:: Material ::
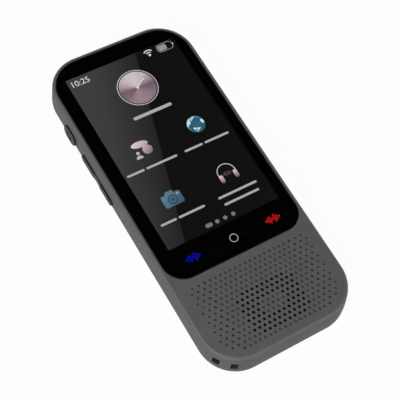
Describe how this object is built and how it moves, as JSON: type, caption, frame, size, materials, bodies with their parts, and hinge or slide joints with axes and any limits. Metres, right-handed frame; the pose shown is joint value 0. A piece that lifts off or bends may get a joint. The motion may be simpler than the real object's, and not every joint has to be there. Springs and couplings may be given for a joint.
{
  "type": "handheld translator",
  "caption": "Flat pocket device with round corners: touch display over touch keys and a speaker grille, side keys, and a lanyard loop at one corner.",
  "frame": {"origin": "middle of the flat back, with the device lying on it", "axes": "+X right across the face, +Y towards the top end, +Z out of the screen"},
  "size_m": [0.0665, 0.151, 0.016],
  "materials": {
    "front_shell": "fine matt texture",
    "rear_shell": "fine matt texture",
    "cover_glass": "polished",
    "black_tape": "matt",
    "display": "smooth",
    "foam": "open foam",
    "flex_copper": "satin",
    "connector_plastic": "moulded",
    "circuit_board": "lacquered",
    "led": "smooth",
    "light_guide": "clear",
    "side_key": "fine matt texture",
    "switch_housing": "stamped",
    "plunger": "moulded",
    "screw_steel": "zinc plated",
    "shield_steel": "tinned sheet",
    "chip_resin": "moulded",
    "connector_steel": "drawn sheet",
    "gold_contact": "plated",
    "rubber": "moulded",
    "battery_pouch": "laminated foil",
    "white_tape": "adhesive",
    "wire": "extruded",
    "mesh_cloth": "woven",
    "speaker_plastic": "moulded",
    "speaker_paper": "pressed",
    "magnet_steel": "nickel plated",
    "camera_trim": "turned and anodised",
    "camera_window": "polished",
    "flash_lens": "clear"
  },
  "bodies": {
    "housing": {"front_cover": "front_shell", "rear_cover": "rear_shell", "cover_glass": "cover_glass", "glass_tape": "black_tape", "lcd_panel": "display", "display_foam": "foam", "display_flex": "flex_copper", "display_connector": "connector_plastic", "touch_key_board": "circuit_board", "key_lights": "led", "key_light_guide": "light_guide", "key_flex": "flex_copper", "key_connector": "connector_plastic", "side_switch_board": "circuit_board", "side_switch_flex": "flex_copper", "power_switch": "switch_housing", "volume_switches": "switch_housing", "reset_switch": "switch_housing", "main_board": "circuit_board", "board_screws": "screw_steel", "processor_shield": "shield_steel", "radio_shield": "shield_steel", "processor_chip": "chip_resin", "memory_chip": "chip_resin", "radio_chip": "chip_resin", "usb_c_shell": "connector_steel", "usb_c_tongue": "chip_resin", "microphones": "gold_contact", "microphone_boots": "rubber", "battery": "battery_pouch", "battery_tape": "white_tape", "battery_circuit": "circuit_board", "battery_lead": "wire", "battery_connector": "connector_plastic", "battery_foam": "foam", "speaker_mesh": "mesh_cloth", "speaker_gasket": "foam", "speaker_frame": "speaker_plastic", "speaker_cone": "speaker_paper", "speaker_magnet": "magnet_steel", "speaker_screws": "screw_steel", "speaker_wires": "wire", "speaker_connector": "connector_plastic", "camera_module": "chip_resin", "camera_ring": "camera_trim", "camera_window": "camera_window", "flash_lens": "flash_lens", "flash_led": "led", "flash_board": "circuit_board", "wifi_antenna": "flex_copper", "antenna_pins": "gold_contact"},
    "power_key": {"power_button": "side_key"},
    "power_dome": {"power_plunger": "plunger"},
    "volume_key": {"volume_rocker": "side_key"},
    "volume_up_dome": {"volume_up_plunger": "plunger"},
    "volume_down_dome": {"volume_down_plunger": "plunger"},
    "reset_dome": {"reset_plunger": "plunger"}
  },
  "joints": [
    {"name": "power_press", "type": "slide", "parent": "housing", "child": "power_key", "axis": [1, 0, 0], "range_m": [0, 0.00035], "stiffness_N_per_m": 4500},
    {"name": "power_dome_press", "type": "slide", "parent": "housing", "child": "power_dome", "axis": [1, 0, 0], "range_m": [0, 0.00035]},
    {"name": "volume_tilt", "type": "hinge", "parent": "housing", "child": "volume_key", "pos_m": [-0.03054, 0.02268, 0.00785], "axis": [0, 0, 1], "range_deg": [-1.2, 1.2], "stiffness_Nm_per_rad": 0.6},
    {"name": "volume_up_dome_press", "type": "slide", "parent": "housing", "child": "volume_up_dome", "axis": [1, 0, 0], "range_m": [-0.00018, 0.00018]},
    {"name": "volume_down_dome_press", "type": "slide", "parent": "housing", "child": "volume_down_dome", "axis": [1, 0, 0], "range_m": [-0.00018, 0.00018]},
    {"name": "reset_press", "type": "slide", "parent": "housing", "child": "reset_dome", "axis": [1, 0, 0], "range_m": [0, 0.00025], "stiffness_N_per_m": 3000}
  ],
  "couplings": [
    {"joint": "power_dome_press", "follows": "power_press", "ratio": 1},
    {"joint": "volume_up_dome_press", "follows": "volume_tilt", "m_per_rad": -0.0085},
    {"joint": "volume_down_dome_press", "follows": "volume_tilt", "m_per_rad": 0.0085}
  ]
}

:: Do this ::
The data above must be returned in full, exactly as written.

:: Response ::
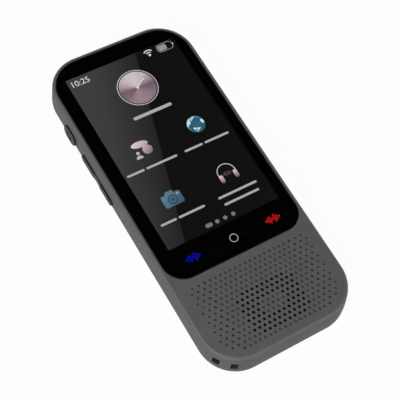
Describe how this object is built and how it moves, as JSON: type, caption, frame, size, materials, bodies with their parts, and hinge or slide joints with axes and any limits. Metres, right-handed frame; the pose shown is joint value 0. A piece that lifts off or bends may get a joint. The motion may be simpler than the real object's, and not every joint has to be there. Springs and couplings may be given for a joint.
{
  "type": "handheld translator",
  "caption": "Flat pocket device with round corners: touch display over touch keys and a speaker grille, side keys, and a lanyard loop at one corner.",
  "frame": {"origin": "middle of the flat back, with the device lying on it", "axes": "+X right across the face, +Y towards the top end, +Z out of the screen"},
  "size_m": [0.0665, 0.151, 0.016],
  "materials": {
    "front_shell": "fine matt texture",
    "rear_shell": "fine matt texture",
    "cover_glass": "polished",
    "black_tape": "matt",
    "display": "smooth",
    "foam": "open foam",
    "flex_copper": "satin",
    "connector_plastic": "moulded",
    "circuit_board": "lacquered",
    "led": "smooth",
    "light_guide": "clear",
    "side_key": "fine matt texture",
    "switch_housing": "stamped",
    "plunger": "moulded",
    "screw_steel": "zinc plated",
    "shield_steel": "tinned sheet",
    "chip_resin": "moulded",
    "connector_steel": "drawn sheet",
    "gold_contact": "plated",
    "rubber": "moulded",
    "battery_pouch": "laminated foil",
    "white_tape": "adhesive",
    "wire": "extruded",
    "mesh_cloth": "woven",
    "speaker_plastic": "moulded",
    "speaker_paper": "pressed",
    "magnet_steel": "nickel plated",
    "camera_trim": "turned and anodised",
    "camera_window": "polished",
    "flash_lens": "clear"
  },
  "bodies": {
    "housing": {"front_cover": "front_shell", "rear_cover": "rear_shell", "cover_glass": "cover_glass", "glass_tape": "black_tape", "lcd_panel": "display", "display_foam": "foam", "display_flex": "flex_copper", "display_connector": "connector_plastic", "touch_key_board": "circuit_board", "key_lights": "led", "key_light_guide": "light_guide", "key_flex": "flex_copper", "key_connector": "connector_plastic", "side_switch_board": "circuit_board", "side_switch_flex": "flex_copper", "power_switch": "switch_housing", "volume_switches": "switch_housing", "reset_switch": "switch_housing", "main_board": "circuit_board", "board_screws": "screw_steel", "processor_shield": "shield_steel", "radio_shield": "shield_steel", "processor_chip": "chip_resin", "memory_chip": "chip_resin", "radio_chip": "chip_resin", "usb_c_shell": "connector_steel", "usb_c_tongue": "chip_resin", "microphones": "gold_contact", "microphone_boots": "rubber", "battery": "battery_pouch", "battery_tape": "white_tape", "battery_circuit": "circuit_board", "battery_lead": "wire", "battery_connector": "connector_plastic", "battery_foam": "foam", "speaker_mesh": "mesh_cloth", "speaker_gasket": "foam", "speaker_frame": "speaker_plastic", "speaker_cone": "speaker_paper", "speaker_magnet": "magnet_steel", "speaker_screws": "screw_steel", "speaker_wires": "wire", "speaker_connector": "connector_plastic", "camera_module": "chip_resin", "camera_ring": "camera_trim", "camera_window": "camera_window", "flash_lens": "flash_lens", "flash_led": "led", "flash_board": "circuit_board", "wifi_antenna": "flex_copper", "antenna_pins": "gold_contact"},
    "power_key": {"power_button": "side_key"},
    "power_dome": {"power_plunger": "plunger"},
    "volume_key": {"volume_rocker": "side_key"},
    "volume_up_dome": {"volume_up_plunger": "plunger"},
    "volume_down_dome": {"volume_down_plunger": "plunger"},
    "reset_dome": {"reset_plunger": "plunger"}
  },
  "joints": [
    {"name": "power_press", "type": "slide", "parent": "housing", "child": "power_key", "axis": [1, 0, 0], "range_m": [0, 0.00035], "stiffness_N_per_m": 4500},
    {"name": "power_dome_press", "type": "slide", "parent": "housing", "child": "power_dome", "axis": [1, 0, 0], "range_m": [0, 0.00035]},
    {"name": "volume_tilt", "type": "hinge", "parent": "housing", "child": "volume_key", "pos_m": [-0.03054, 0.02268, 0.00785], "axis": [0, 0, 1], "range_deg": [-1.2, 1.2], "stiffness_Nm_per_rad": 0.6},
    {"name": "volume_up_dome_press", "type": "slide", "parent": "housing", "child": "volume_up_dome", "axis": [1, 0, 0], "range_m": [-0.00018, 0.00018]},
    {"name": "volume_down_dome_press", "type": "slide", "parent": "housing", "child": "volume_down_dome", "axis": [1, 0, 0], "range_m": [-0.00018, 0.00018]},
    {"name": "reset_press", "type": "slide", "parent": "housing", "child": "reset_dome", "axis": [1, 0, 0], "range_m": [0, 0.00025], "stiffness_N_per_m": 3000}
  ],
  "couplings": [
    {"joint": "power_dome_press", "follows": "power_press", "ratio": 1},
    {"joint": "volume_up_dome_press", "follows": "volume_tilt", "m_per_rad": -0.0085},
    {"joint": "volume_down_dome_press", "follows": "volume_tilt", "m_per_rad": 0.0085}
  ]
}